Directions: Output, word for word, every line from the start of the listing down to and including the line that contains "return place @"; include nothing else.

Supplied material:
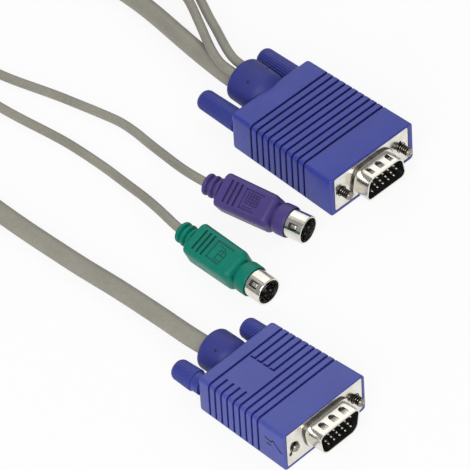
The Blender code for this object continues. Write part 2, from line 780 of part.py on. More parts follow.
B_EXIT = -HOOD_B["length"] - HOOD_B["boss"] + CABLE_IN
B_START = Vector(B_PLACE) + Matrix.Rotation(B_TURN, 2) @ Vector((B_EXIT, 0))
B_NEXT = Vector(B_PLACE) + Matrix.Rotation(B_TURN, 2) @ Vector((B_EXIT - 10, 0))
TRUNK_B = [
    (*B_START, HOOD_B["boss_z"] + TRUNK_IN_B[1]),
    (*B_NEXT, HOOD_B["boss_z"] + TRUNK_IN_B[1] - 0.5),
    (-4.8, -82.9, 4.2),
    (-22, -82.8, 3.2),
    (-40, -83.8, TRUNK_RADIUS),
    (-72, -84.4, TRUNK_RADIUS),
    (-100, -82.6, TRUNK_RADIUS),
    (-130, -79.0, TRUNK_RADIUS),
    (-160, -75.4, TRUNK_RADIUS),
    (-192.8, -73.9, TRUNK_RADIUS),
]
make_tube("trunk_b", TRUNK_B, TRUNK_RADIUS, TRUNK_STEP, 4)

RELIEF_REAR = -ROUND_SHELL_OUT - ROUND_COLLAR_LENGTH - ROUND_BODY_LENGTH - RELIEF_LENGTH
LEAD_END = RELIEF_REAR + CABLE_IN


def plug_end(place, along):
    """A point on a lead's line into its plug, in millimetres from the first hood's front."""
    return place @ Vector((along, 0, LEAD_UP)) / MM - Vector((FRAME_X, 0, 0))


LOW = LEAD_RADIUS
OVER = 2 * TRUNK_RADIUS + LEAD_RADIUS + 0.6
KEYBOARD_LEAD = [
    plug_end(KEYBOARD_PLACE, LEAD_END),
    (-36.3, -36.0, 6.6),
    (-41.0, -35.3, 5.4),
    (-46.0, -34.5, 4.2),
    (-51.0, -33.9, 3.2),
    (-56.1, -33.2, 2.3),
    (-61.3, -32.5, 1.6),
    (-66.0, -32.1, LOW),
    (-74.1, -32.5, LOW),
    (-81.4, -33.9, LOW),
    (-88.3, -35.5, LOW),
    (-96.2, -37.4, LOW),
    (-116, -42.8, LOW),
    (-135, -45.0, LOW),
    (-151, -40.6, LOW),
    (-162.5, -28.5, LOW + 0.8),
    (-166.0, -12.5, 5.0),
    (-160.5, 3.0, OVER),
    (-147.5, 14.5, 6.2),
    (-131, 20.8, 3.2),
    (-117, 21.4, 4.0),
    (-104, 19.0, 6.0),
    (-92.3, 14.4, 8.0),
    (-82.9, 9.3, 9.3),
    (-77.8, 6.4, 10.0),
    (-72.8, 3.5, 10.7),
    (-67.2, 0.6, 11.4),
    (-61.5, -1.6, 12.2),
    (A_EXIT, LEADS_IN_A[0][0], A_Z + LEADS_IN_A[0][1]),
]
make_tube("keyboard_lead", KEYBOARD_LEAD, LEAD_RADIUS, LEAD_STEP, 2)

MOUSE_LEAD = [
    plug_end(MOUSE_PLACE, LEAD_END),
    (-28.8, -54.1, 7.1),
    (-32.8, -53.0, 6.6),
    (-36.8, -52.1, 5.8),
    (-41.9, -51.1, 4.6),
    (-46.9, -50.3, 3.4),
    (-51.9, -49.7, 2.4),
    (-57, -49.3, 1.7),
    (-63, -49.2, LOW),
    (-73.9, -49.3, LOW),
    (-82, -49.8, LOW),
    (-103, -52.4, LOW),
    (-128, -53.6, LOW),
    (-150, -50.2, LOW),
    (-165.5, -39.0, LOW + 0.4),
    (-173.0, -21.5, 3.4),
    (-172.2, -2.0, OVER),
    (-161.5, 13.5, 6.4),
    (-144.5, 24.0, 3.0),
    (-124, 28.0, LOW + 0.3),
    (-110, 26.6, 3.2),
    (-100, 22.9, 5.2),
    (-90.6, 17.8, 7.0),
    (-81.8, 13.1, 8.2),
    (-75.4, 9.9, 9.3),
    (-69.1, 6.5, 10.6),
    (-63.6, 3.7, 11.8),
    (-58.9, 1.9, 12.8),
    (A_EXIT, LEADS_IN_A[1][0], A_Z + LEADS_IN_A[1][1]),
]
make_tube("mouse_lead", MOUSE_LEAD, LEAD_RADIUS, LEAD_STEP, 2)
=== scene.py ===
"""The looks of a keyboard, video and mouse cable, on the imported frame. Metres, +Z up."""

import json
import math

import bmesh
import bpy
from mathutils import Matrix, Vector
from mathutils.geometry import interpolate_bezier

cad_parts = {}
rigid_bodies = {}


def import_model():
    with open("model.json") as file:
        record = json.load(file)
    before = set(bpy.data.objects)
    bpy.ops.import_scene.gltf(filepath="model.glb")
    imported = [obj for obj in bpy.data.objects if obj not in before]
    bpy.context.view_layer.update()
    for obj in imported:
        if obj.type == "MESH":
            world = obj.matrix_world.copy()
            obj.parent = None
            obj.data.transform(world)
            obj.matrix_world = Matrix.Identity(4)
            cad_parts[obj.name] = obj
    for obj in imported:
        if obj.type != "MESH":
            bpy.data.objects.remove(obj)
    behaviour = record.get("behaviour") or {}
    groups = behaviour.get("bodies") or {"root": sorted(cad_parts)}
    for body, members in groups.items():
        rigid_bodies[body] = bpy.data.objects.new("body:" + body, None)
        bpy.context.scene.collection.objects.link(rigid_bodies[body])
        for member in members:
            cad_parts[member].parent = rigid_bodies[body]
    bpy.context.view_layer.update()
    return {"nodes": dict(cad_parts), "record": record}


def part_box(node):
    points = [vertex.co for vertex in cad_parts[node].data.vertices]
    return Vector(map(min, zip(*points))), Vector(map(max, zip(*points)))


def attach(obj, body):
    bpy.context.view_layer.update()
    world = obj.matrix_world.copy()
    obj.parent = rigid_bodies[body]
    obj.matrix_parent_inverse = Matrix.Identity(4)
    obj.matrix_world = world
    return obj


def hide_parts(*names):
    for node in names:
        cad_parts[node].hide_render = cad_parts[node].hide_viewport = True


MM = 0.001
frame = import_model()

# The first connector's own frame: its hood's front face is this far along +X.
SHELL_A_LOW, SHELL_A_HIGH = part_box("vga_a_shell")
D_LENGTH = 6.0
FRONT_A = SHELL_A_HIGH.x / MM - D_LENGTH


# Camera
IMAGE = 470
FOCAL_PIXELS = 6000.0
CENTRE_PIXEL = (233.392, 238.048)
CAMERA_AT = (916.511, -883.403, 1240.677)
YAW, PITCH, ROLL = -0.8368029, -0.7798393, -0.0625956


def make_camera():
    ahead = Vector(
        (math.sin(YAW) * math.cos(PITCH), math.cos(YAW) * math.cos(PITCH), math.sin(PITCH))
    )
    level = ahead.cross(Vector((0, 0, 1))).normalized()
    rise = level.cross(ahead)
    across = math.cos(ROLL) * level + math.sin(ROLL) * rise
    up = math.cos(ROLL) * rise - math.sin(ROLL) * level
    data = bpy.data.cameras.new("camera")
    data.sensor_width = 36
    data.lens = FOCAL_PIXELS / IMAGE * data.sensor_width
    data.shift_x = (IMAGE / 2 - CENTRE_PIXEL[0]) / IMAGE
    data.shift_y = (CENTRE_PIXEL[1] - IMAGE / 2) / IMAGE
    data.clip_end = 20
    camera = bpy.data.objects.new("camera", data)
    turn = Matrix((across, up, -ahead)).transposed().to_4x4()
    place = Vector(CAMERA_AT) + Vector((FRONT_A, 0, 0))
    camera.matrix_world = Matrix.Translation(place * MM) @ turn
    bpy.context.scene.collection.objects.link(camera)
    bpy.context.scene.camera = camera


make_camera()

# Sizes in millimetres
HOOD_A = {
    "length": 42.6,
    "front": 34.8,
    "rear": 32.6,
    "height": 14.5,
    "drop": 0.3,
    "axis": 7.5,
    "grooves": [-33.9 + 2.52 * i for i in range(10)],
    "blank": None,
    "boss": 12.0,
    "boss_radius": 7.05,
    "boss_root": 9.2,
    "boss_z": 9.8,
    "marks_back": 4.9,
    "setbacks": (0.0, 0.0),
    "tip": 3.75,
    "knob": 16.2,
    "wide_up": -1,
    "notches": ((-1.9, 0.6), (-0.4, 2.1)),
}
HOOD_B = {
    "length": 35.3,
    "front": 33.2,
    "rear": 30.8,
    "height": 14.0,
    "drop": 0.8,
    "axis": 7.3,
    "grooves": [-30.6 + 2.49 * i for i in range(9)],
    "blank": (-10.1, 0.6),
    "boss": 9.8,
    "boss_radius": 6.6,
    "boss_root": 7.1,
    "boss_z": 7.1,
    "marks_back": 4.0,
    "setbacks": (2.95, 0.0),
    "tip": 2.95,
    "knob": 8.5,
    "wide_up": 1,
    "notches": ((-1.5, -2.0), (-1.2, 1.9)),
}
B_PLACE, B_TURN = (62.336, -82.428), 0.022
KEYBOARD_RIM, KEYBOARD_TURN, KEYBOARD_ROLL = (3.5, -30.15, 6.35), math.radians(10.2), math.radians(32)
MOUSE_RIM, MOUSE_TURN, MOUSE_ROLL = (12.9, -55.72, 6.1), math.radians(-0.4), math.radians(22)
HOOD_ROUND = 1.3
GROOVE_WIDE = 0.95
GROOVE_DEEP = 0.62
BOSS_END_ROUND = 1.5
HOOK_WIDE, HOOK_LONG = 0.75, 1.3
SCREW_SPACING = 24.99
PLATE = (30.8, 12.5, 0.8)
D_SIZE, D_SLOPE, D_CORNER = (16.92, 8.36), math.radians(10), 2.5
D_MOUTH_DEEP = 6.3
SKIRT_OUT, SKIRT_LONG = 0.85, 1.1
SHELL_REAR = -0.4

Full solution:
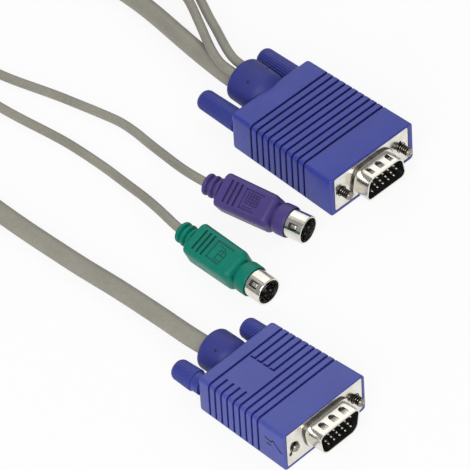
The Blender code for this object continues. Write part 2, from line 780 of part.py on. More parts follow.
B_EXIT = -HOOD_B["length"] - HOOD_B["boss"] + CABLE_IN
B_START = Vector(B_PLACE) + Matrix.Rotation(B_TURN, 2) @ Vector((B_EXIT, 0))
B_NEXT = Vector(B_PLACE) + Matrix.Rotation(B_TURN, 2) @ Vector((B_EXIT - 10, 0))
TRUNK_B = [
    (*B_START, HOOD_B["boss_z"] + TRUNK_IN_B[1]),
    (*B_NEXT, HOOD_B["boss_z"] + TRUNK_IN_B[1] - 0.5),
    (-4.8, -82.9, 4.2),
    (-22, -82.8, 3.2),
    (-40, -83.8, TRUNK_RADIUS),
    (-72, -84.4, TRUNK_RADIUS),
    (-100, -82.6, TRUNK_RADIUS),
    (-130, -79.0, TRUNK_RADIUS),
    (-160, -75.4, TRUNK_RADIUS),
    (-192.8, -73.9, TRUNK_RADIUS),
]
make_tube("trunk_b", TRUNK_B, TRUNK_RADIUS, TRUNK_STEP, 4)

RELIEF_REAR = -ROUND_SHELL_OUT - ROUND_COLLAR_LENGTH - ROUND_BODY_LENGTH - RELIEF_LENGTH
LEAD_END = RELIEF_REAR + CABLE_IN


def plug_end(place, along):
    """A point on a lead's line into its plug, in millimetres from the first hood's front."""
    return place @ Vector((along, 0, LEAD_UP)) / MM - Vector((FRAME_X, 0, 0))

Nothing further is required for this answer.